- The Observer,
- Sunday April 20 2003
Born in the loyalist heartland of Belfast's Shankill Road, Nelson joined the British Army. His career was far from glorious and in 1972 he returned to the Shankill Road and joined the UDA. He was jailed for seven years for kidnapping and on his release in 1983 he offered his services to the FRU. He rose through the UDA's ranks and became a senior intelligence officer in west Belfast.
In 1987, Nelson was re-recruited by Brigadier Gordon Kerr, then a Colonel in the FRU. Kerr relocated Nelson to the Highfield area of west Belfast where he was encouraged to re-join the UDA.
In early 1987 Nelson learned of an assassination bid on Sinn Fein President Gerry Adams. But just before the operation Nelson tipped off his handlers who alerted an undercover Army unit. Realising their mission was compromised, the UDA team aborted the hit.

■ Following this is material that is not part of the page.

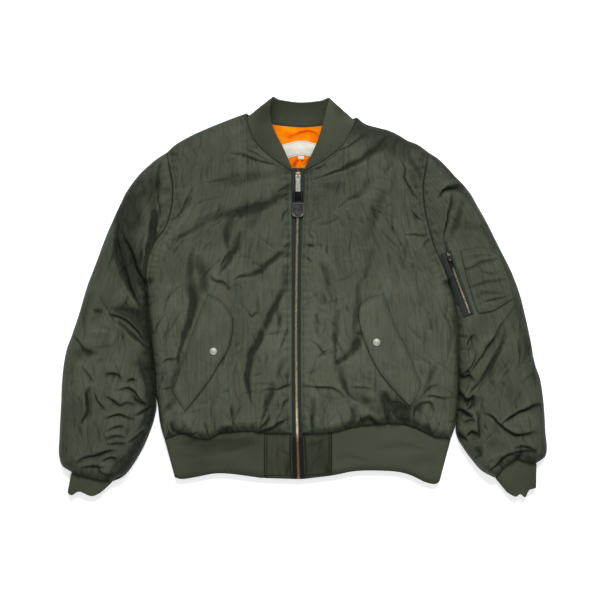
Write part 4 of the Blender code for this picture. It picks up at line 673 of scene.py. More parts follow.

In the same year Nelson discovered that the UDA was preparing to kill a leading member of the IRA's Belfast Brigade. The UDA's target - unknown to them - was the security forces' most senior mole inside the IRA, codename Stakeknife. After informing his handlers, Nelson was told to divert the murder team and send them to kill 66-year-old Victor Notarantonio, who was later gunned down at his home.
Two years later Nelson provided intelligence documents including a photograph of solicitor Pat Finucane, two of whose brothers were senior members of the IRA. On 12 February 1989 members of Nelson's UDA unit murdered Finucane.
The former soldier was smuggled out of Northern Ireland in 1989 after allegations of collusion between loyalist terrorists and the security forces. A few days before he was moved by his handlers the UDA had interrogated Nelson. He was tortured but did not break; his silence saved him.
His death has cheated the families of Victor Notarantonio and Pat Finucane and others killed by the UDA of cross-examining him and gleaning some truth from Ulster's secret war.